Anyone familiar with Telltale games will also be familiar with their art style for their games and A New Frontier is no different and is probably their best looking game to date. Visuals are sharp and refined, recreating the look of a graphic novel faithfully but unfortunately it doesn’t come without its issues. Some animations are jerky and dated with some clipping and a mild case of pixels stuttering on occasions but It’s something that has appeared in most Telltale games in some form previously and it doesn’t seem to be going away. The engine that they use feels tired now but with current generation consoles and with the impending release of Project Scorpio I think it’s time that Telltale create a new engine that can utilise the ever increasing power of consoles and call it a day on the very dated one that they are currently using. It certainly isn’t a bad looking game in terms of the art direction that they utilise, it just has issues that really shouldn’t be appearing that have been ever present since titles released on Xbox 360. As always though the performances of the characters are really good, with convincing voice acting that compliments the well told and well written story. There isn’t a single weak performance in the cast and it is all accompanied by the signature musical score and the atmospheric tone that The Walking Dead games are known for.

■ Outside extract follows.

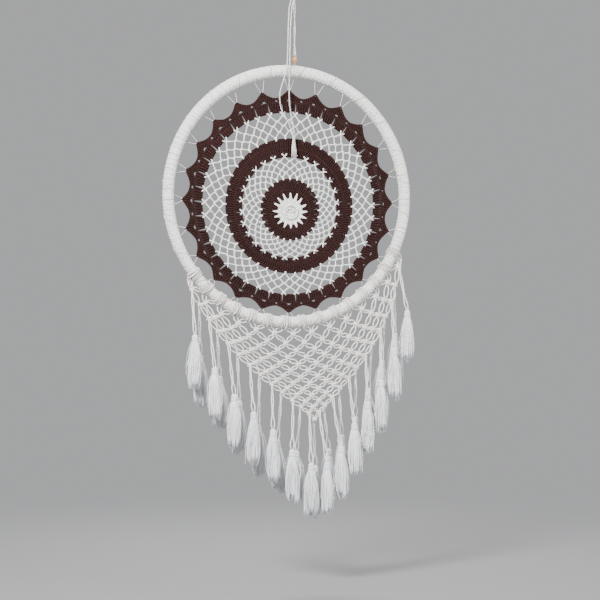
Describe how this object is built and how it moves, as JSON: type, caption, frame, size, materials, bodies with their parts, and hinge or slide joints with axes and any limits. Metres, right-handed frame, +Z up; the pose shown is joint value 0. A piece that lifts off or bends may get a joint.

I found the gameplay to be very quick time heavy in this season, more so than in the other two seasons that’s for sure. This could be because of the faster pace that I mentioned earlier and the more action packed tone that the game adopts. There is some exploring to do but doesn’t happen as often as I would have liked with the focus mainly being put on dialogue choices and surviving the intense action sequences. All of the quick time events are well done and really add to the tension that this season is focused around and there were a few occasions that had me sitting forward to concentrate on at certain points, making sure I hit every movement I should of and not dying in the process. Just like past games in the series, it’s definitely worth playing through again to make different choices that impact how the story changes, particularly towards the last two episodes. As with the visuals though the gameplay engine overall feels dated and clunky particularly in the few exploration parts where player movement around areas feels quite stiff and lacks fluidity, but again I think this is down to the dated mechanics that Telltale have been using for quite some time now but the game doesn’t play badly overall it just feels very dated and certainly needs freshening up for the next season.